Task prompt:
Search the listing below for "axes". Copy each matching line.

## START Entries supplied

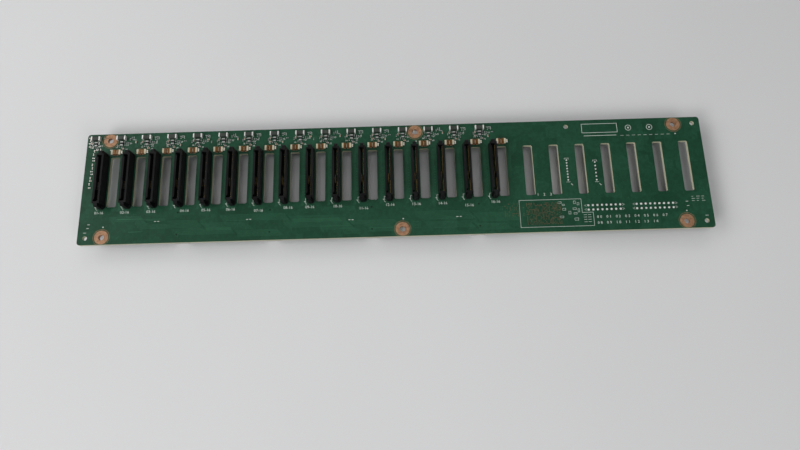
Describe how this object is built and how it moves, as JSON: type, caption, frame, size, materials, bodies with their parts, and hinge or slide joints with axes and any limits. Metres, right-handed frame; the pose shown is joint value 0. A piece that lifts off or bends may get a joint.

## END Entries supplied
## START Entries supplied

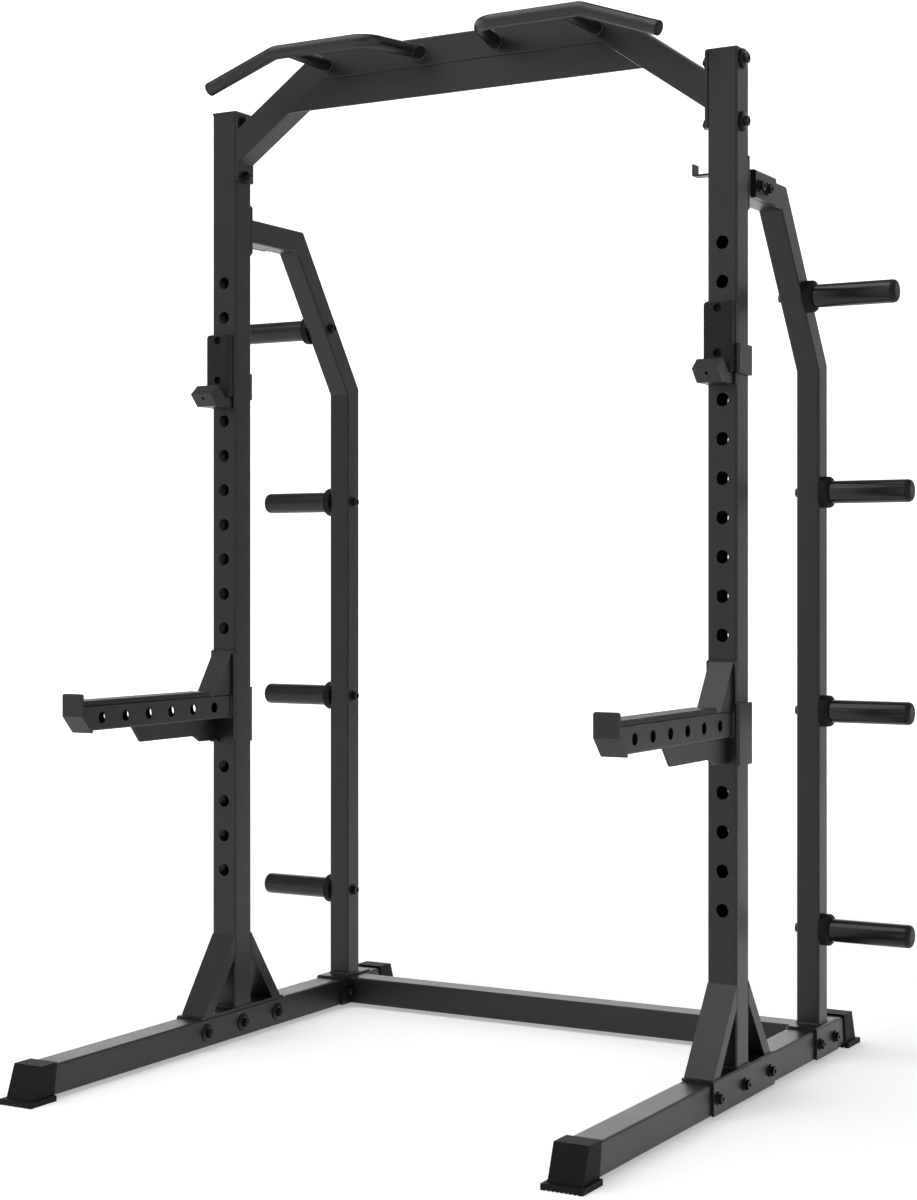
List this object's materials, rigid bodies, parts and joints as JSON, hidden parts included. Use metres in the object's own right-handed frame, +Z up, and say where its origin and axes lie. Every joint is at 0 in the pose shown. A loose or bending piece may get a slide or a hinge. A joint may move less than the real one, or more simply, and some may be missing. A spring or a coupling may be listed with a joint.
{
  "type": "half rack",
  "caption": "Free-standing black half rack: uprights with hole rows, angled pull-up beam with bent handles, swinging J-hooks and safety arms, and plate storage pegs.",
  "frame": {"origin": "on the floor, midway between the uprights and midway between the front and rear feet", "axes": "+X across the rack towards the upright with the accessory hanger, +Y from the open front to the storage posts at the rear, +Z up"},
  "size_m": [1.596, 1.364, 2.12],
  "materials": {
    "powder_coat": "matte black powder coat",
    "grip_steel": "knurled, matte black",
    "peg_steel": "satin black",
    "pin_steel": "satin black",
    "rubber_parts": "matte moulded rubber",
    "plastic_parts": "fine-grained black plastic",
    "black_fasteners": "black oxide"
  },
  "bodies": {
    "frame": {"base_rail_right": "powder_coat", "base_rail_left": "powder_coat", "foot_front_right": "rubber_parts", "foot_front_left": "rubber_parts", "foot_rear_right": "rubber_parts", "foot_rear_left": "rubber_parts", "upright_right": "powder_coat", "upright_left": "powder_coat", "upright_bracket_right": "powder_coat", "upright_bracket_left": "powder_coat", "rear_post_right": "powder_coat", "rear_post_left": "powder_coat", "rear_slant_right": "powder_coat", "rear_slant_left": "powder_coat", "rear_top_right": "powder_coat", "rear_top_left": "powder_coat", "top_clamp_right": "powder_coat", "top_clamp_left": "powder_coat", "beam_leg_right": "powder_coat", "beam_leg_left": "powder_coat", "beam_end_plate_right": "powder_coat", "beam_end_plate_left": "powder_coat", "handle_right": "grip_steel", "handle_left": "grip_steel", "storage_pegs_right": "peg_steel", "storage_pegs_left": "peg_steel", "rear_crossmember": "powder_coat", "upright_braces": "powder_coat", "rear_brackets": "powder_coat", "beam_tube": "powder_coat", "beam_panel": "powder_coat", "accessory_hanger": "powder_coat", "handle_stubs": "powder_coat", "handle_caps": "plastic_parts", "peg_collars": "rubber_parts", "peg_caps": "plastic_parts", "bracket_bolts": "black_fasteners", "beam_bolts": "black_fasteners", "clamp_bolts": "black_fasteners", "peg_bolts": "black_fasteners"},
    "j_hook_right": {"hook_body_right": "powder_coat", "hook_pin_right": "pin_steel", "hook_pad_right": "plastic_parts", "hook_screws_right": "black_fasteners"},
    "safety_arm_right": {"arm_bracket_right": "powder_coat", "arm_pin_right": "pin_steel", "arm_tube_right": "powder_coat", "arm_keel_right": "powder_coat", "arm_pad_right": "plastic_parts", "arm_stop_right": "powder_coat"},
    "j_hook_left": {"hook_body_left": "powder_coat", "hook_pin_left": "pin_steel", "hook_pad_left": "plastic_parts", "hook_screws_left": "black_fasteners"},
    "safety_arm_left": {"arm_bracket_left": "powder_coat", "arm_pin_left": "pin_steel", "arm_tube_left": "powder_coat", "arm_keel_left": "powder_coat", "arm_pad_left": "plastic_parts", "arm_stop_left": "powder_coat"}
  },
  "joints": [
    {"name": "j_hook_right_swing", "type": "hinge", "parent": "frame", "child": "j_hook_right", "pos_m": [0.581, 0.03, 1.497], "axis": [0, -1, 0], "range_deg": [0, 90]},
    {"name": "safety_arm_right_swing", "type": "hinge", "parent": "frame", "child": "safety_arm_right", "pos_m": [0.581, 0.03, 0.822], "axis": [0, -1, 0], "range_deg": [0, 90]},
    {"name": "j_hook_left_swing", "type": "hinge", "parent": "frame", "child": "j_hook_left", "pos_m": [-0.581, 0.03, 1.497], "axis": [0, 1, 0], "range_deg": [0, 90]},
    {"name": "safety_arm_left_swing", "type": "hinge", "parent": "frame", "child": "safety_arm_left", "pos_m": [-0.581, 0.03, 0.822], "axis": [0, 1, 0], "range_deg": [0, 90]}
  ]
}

## END Entries supplied
## START Entries supplied

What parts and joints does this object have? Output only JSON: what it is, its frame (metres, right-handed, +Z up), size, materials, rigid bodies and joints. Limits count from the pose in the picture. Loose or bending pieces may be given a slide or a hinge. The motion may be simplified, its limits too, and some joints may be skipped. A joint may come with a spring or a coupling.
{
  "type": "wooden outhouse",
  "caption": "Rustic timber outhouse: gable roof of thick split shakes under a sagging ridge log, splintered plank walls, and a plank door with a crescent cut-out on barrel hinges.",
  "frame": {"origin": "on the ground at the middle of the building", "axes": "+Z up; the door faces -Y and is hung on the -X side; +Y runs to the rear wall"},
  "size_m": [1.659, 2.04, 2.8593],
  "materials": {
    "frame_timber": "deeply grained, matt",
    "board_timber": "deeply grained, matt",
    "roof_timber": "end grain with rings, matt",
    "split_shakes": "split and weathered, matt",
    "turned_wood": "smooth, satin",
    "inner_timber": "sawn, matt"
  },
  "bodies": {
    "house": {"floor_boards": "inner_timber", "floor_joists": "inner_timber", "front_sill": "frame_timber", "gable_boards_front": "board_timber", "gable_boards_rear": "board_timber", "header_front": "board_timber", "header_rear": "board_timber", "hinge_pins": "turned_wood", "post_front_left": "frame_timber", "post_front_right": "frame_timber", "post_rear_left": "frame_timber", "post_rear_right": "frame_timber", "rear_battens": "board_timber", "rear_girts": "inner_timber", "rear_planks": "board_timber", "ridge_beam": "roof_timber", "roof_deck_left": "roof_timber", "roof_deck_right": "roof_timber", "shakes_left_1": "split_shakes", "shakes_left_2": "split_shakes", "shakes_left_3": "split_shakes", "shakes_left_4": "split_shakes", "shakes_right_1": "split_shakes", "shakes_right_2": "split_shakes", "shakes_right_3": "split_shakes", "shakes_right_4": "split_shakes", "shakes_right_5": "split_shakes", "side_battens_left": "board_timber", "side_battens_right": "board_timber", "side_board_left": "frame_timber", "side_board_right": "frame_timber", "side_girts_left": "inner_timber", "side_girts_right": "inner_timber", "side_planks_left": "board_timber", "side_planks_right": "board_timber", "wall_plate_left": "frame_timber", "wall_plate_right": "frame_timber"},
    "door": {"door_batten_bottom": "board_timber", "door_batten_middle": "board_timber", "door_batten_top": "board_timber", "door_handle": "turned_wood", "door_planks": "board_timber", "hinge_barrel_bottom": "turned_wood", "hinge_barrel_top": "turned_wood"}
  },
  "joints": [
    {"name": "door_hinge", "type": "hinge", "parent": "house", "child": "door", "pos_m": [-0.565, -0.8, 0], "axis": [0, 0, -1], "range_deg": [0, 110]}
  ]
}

## END Entries supplied

Complete answer:
Describe how this object is built and how it moves, as JSON: type, caption, frame, size, materials, bodies with their parts, and hinge or slide joints with axes and any limits. Metres, right-handed frame; the pose shown is joint value 0. A piece that lifts off or bends may get a joint.
List this object's materials, rigid bodies, parts and joints as JSON, hidden parts included. Use metres in the object's own right-handed frame, +Z up, and say where its origin and axes lie. Every joint is at 0 in the pose shown. A loose or bending piece may get a slide or a hinge. A joint may move less than the real one, or more simply, and some may be missing. A spring or a coupling may be listed with a joint.
  "frame": {"origin": "on the floor, midway between the uprights and midway between the front and rear feet", "axes": "+X across the rack towards the upright with the accessory hanger, +Y from the open front to the storage posts at the rear, +Z up"},
  "frame": {"origin": "on the ground at the middle of the building", "axes": "+Z up; the door faces -Y and is hung on the -X side; +Y runs to the rear wall"},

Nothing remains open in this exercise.